* START RECORD EXTRACTS *

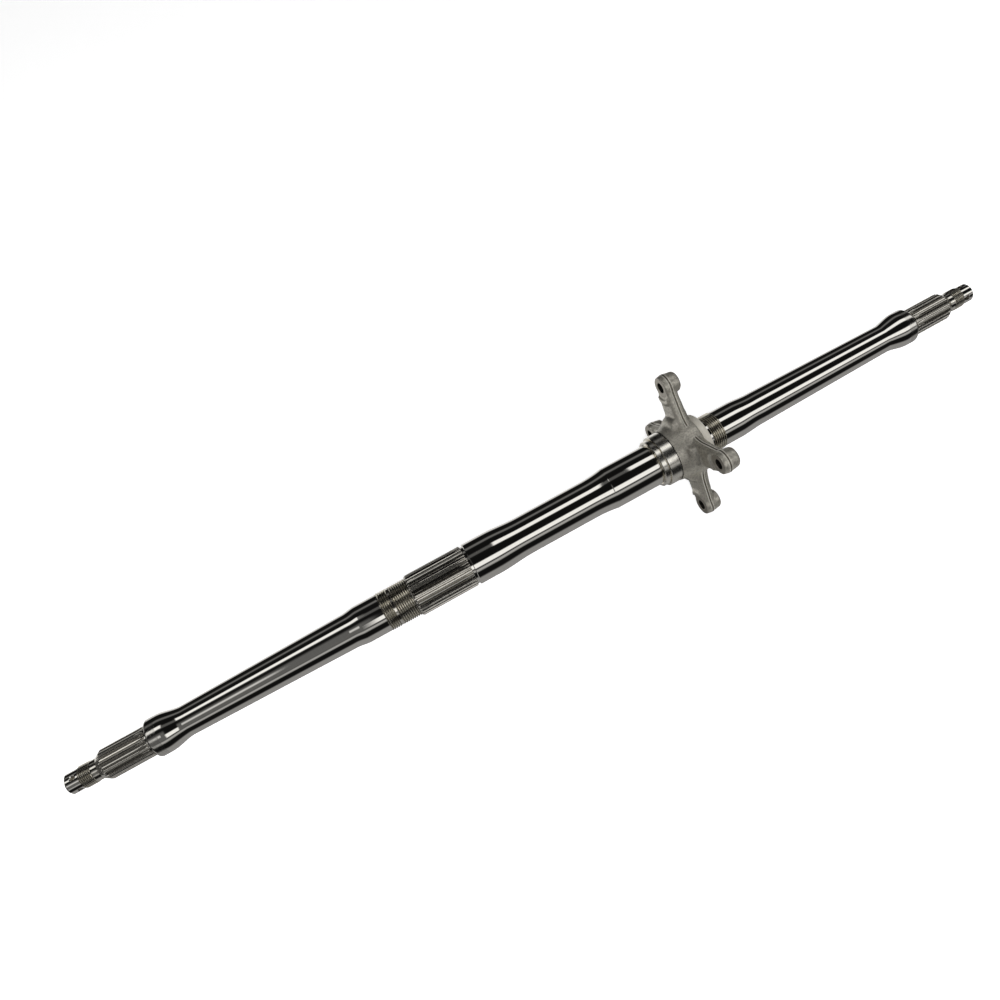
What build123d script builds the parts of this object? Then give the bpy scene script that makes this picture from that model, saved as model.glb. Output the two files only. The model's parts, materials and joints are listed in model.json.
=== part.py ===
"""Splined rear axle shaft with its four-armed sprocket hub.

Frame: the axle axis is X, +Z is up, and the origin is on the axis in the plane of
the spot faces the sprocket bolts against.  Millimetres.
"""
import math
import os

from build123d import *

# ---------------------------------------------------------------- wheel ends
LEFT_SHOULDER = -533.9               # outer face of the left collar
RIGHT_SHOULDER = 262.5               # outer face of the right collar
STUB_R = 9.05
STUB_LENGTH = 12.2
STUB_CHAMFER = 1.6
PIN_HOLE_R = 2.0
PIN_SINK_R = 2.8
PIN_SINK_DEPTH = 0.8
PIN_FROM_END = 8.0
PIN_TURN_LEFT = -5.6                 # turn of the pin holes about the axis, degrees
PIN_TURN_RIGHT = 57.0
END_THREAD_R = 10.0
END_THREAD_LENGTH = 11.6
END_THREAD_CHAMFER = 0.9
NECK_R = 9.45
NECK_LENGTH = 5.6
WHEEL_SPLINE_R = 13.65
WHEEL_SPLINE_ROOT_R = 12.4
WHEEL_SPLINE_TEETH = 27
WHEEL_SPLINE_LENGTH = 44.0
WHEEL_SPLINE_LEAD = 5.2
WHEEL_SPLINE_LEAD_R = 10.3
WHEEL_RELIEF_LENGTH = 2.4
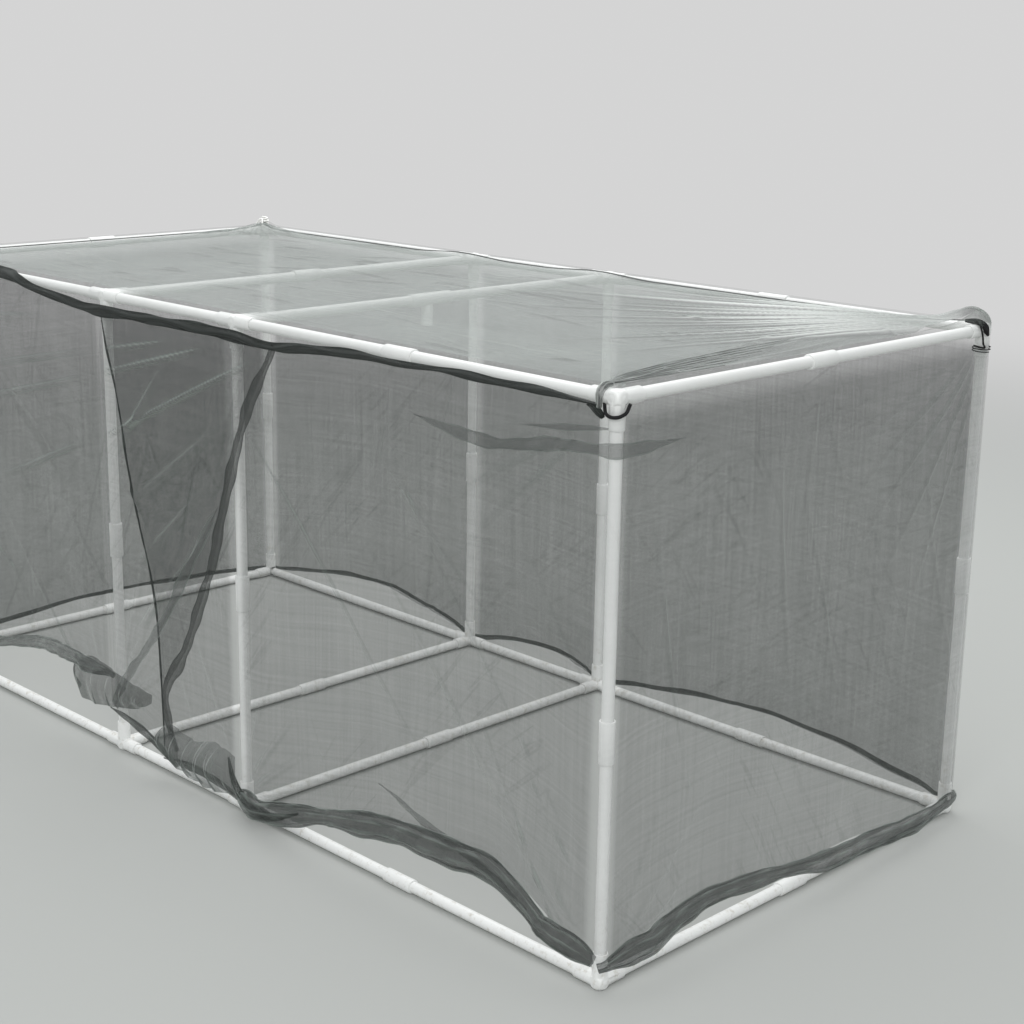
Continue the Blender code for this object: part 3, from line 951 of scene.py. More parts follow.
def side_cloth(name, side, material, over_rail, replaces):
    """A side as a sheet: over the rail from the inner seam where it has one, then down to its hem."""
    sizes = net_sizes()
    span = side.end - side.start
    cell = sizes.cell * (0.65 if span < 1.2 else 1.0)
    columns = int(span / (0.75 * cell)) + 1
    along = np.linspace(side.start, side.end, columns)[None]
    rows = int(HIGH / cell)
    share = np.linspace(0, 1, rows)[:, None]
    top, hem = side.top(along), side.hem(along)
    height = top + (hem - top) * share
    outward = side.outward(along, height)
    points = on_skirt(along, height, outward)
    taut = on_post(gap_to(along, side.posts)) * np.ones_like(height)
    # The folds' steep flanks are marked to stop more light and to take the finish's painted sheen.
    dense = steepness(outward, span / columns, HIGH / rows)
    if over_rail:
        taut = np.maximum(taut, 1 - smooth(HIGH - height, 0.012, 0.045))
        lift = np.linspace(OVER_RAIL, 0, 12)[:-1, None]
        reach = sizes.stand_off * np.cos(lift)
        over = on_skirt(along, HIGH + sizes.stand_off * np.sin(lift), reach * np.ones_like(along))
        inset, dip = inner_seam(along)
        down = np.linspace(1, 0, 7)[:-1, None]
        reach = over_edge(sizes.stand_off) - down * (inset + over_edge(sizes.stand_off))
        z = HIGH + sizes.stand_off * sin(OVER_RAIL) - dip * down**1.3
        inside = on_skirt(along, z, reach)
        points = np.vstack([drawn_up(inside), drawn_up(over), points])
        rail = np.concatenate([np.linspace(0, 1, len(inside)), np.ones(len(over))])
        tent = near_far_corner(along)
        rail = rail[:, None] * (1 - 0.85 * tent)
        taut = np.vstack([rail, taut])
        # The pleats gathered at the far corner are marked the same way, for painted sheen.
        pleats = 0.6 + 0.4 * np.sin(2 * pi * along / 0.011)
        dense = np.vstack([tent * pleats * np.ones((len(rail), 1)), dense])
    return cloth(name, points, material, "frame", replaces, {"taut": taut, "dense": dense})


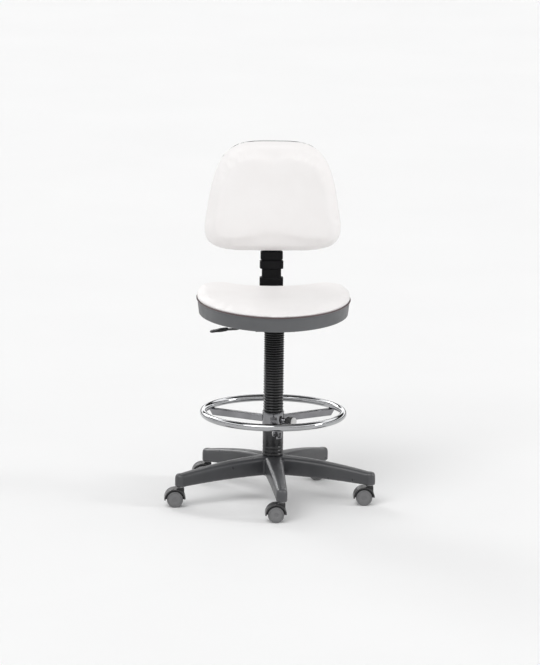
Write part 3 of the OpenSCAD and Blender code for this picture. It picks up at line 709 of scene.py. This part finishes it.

* END RECORD EXTRACTS *

Each line above must be printed exactly as it appears.

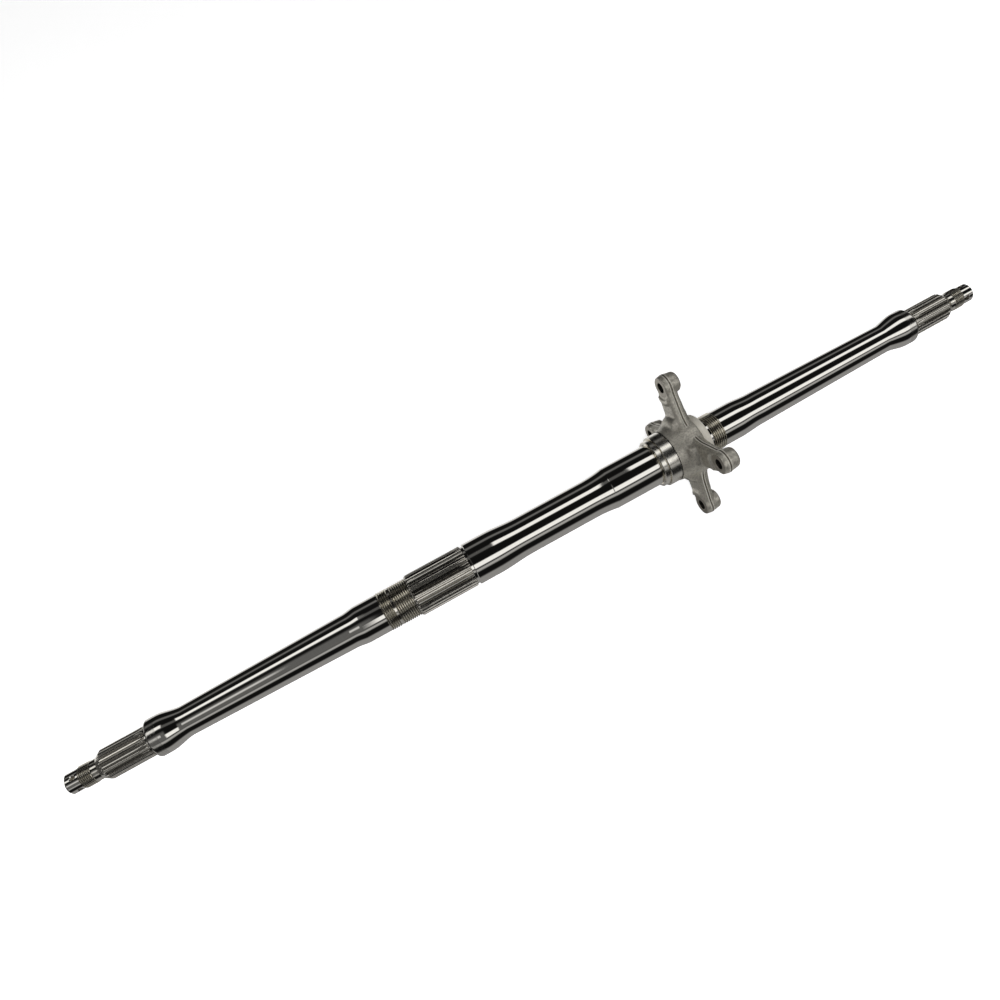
What build123d script builds the parts of this object? Then give the bpy scene script that makes this picture from that model, saved as model.glb. Output the two files only. The model's parts, materials and joints are listed in model.json.
=== part.py ===
"""Splined rear axle shaft with its four-armed sprocket hub.

Frame: the axle axis is X, +Z is up, and the origin is on the axis in the plane of
the spot faces the sprocket bolts against.  Millimetres.
"""
import math
import os

from build123d import *

# ---------------------------------------------------------------- wheel ends
LEFT_SHOULDER = -533.9               # outer face of the left collar
RIGHT_SHOULDER = 262.5               # outer face of the right collar
STUB_R = 9.05
STUB_LENGTH = 12.2
STUB_CHAMFER = 1.6
PIN_HOLE_R = 2.0
PIN_SINK_R = 2.8
PIN_SINK_DEPTH = 0.8
PIN_FROM_END = 8.0
PIN_TURN_LEFT = -5.6                 # turn of the pin holes about the axis, degrees
PIN_TURN_RIGHT = 57.0
END_THREAD_R = 10.0
END_THREAD_LENGTH = 11.6
END_THREAD_CHAMFER = 0.9
NECK_R = 9.45
NECK_LENGTH = 5.6
WHEEL_SPLINE_R = 13.65
WHEEL_SPLINE_ROOT_R = 12.4
WHEEL_SPLINE_TEETH = 27
WHEEL_SPLINE_LENGTH = 44.0
WHEEL_SPLINE_LEAD = 5.2
WHEEL_SPLINE_LEAD_R = 10.3
WHEEL_RELIEF_LENGTH = 2.4
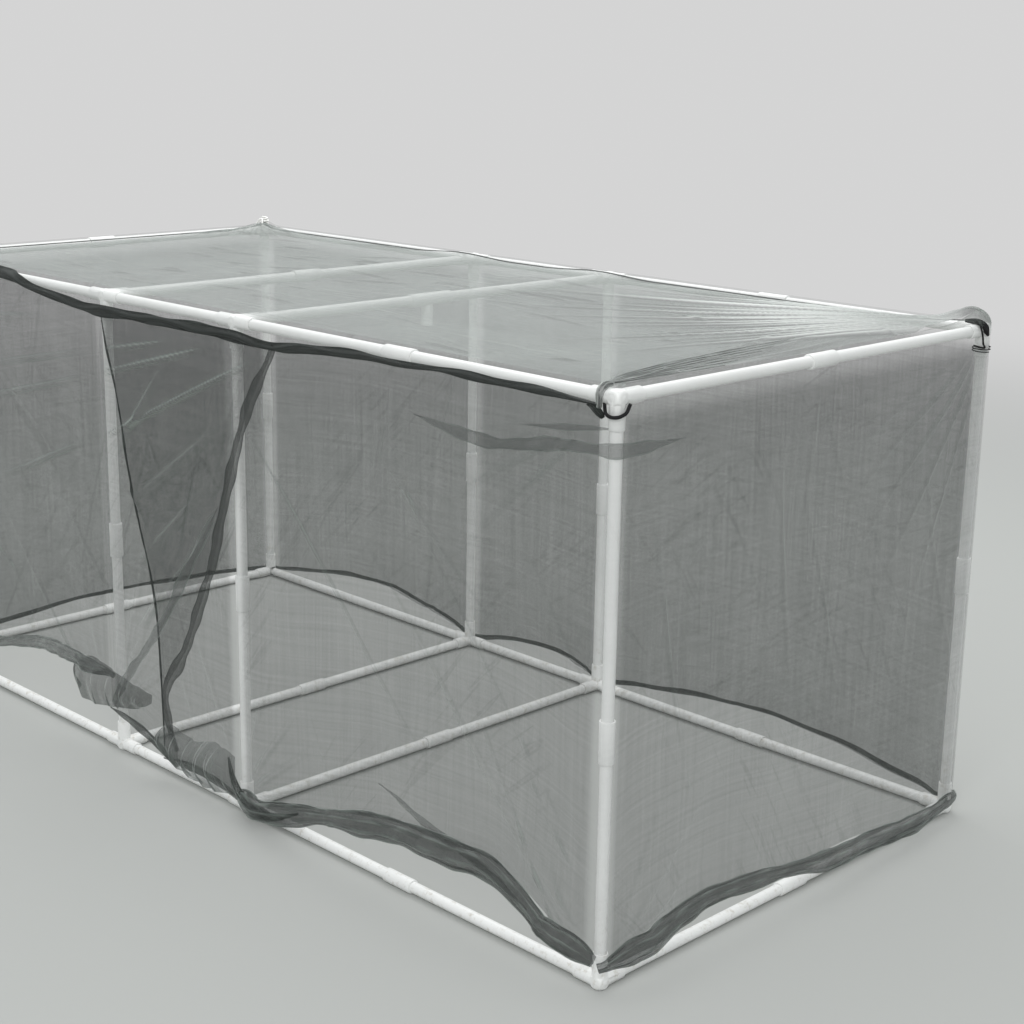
Continue the Blender code for this object: part 3, from line 951 of scene.py. More parts follow.
def side_cloth(name, side, material, over_rail, replaces):
    """A side as a sheet: over the rail from the inner seam where it has one, then down to its hem."""
    sizes = net_sizes()
    span = side.end - side.start
    cell = sizes.cell * (0.65 if span < 1.2 else 1.0)
    columns = int(span / (0.75 * cell)) + 1
    along = np.linspace(side.start, side.end, columns)[None]
    rows = int(HIGH / cell)
    share = np.linspace(0, 1, rows)[:, None]
    top, hem = side.top(along), side.hem(along)
    height = top + (hem - top) * share
    outward = side.outward(along, height)
    points = on_skirt(along, height, outward)
    taut = on_post(gap_to(along, side.posts)) * np.ones_like(height)
    # The folds' steep flanks are marked to stop more light and to take the finish's painted sheen.
    dense = steepness(outward, span / columns, HIGH / rows)
    if over_rail:
        taut = np.maximum(taut, 1 - smooth(HIGH - height, 0.012, 0.045))
        lift = np.linspace(OVER_RAIL, 0, 12)[:-1, None]
        reach = sizes.stand_off * np.cos(lift)
        over = on_skirt(along, HIGH + sizes.stand_off * np.sin(lift), reach * np.ones_like(along))
        inset, dip = inner_seam(along)
        down = np.linspace(1, 0, 7)[:-1, None]
        reach = over_edge(sizes.stand_off) - down * (inset + over_edge(sizes.stand_off))
        z = HIGH + sizes.stand_off * sin(OVER_RAIL) - dip * down**1.3
        inside = on_skirt(along, z, reach)
        points = np.vstack([drawn_up(inside), drawn_up(over), points])
        rail = np.concatenate([np.linspace(0, 1, len(inside)), np.ones(len(over))])
        tent = near_far_corner(along)
        rail = rail[:, None] * (1 - 0.85 * tent)
        taut = np.vstack([rail, taut])
        # The pleats gathered at the far corner are marked the same way, for painted sheen.
        pleats = 0.6 + 0.4 * np.sin(2 * pi * along / 0.011)
        dense = np.vstack([tent * pleats * np.ones((len(rail), 1)), dense])
    return cloth(name, points, material, "frame", replaces, {"taut": taut, "dense": dense})


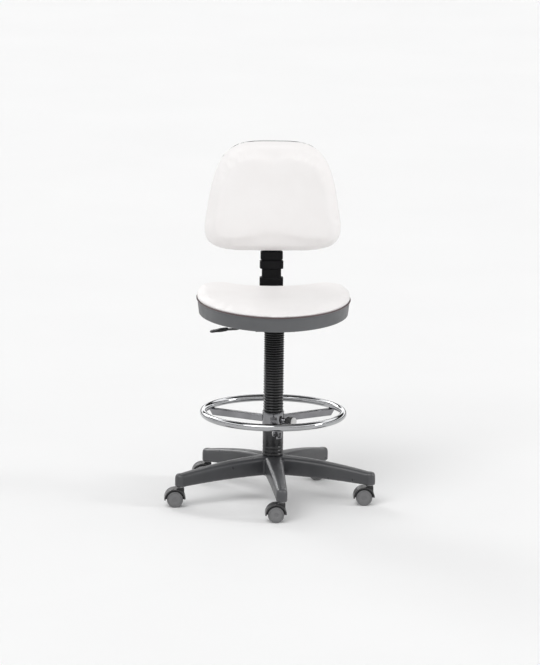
Write part 3 of the OpenSCAD and Blender code for this picture. It picks up at line 709 of scene.py. This part finishes it.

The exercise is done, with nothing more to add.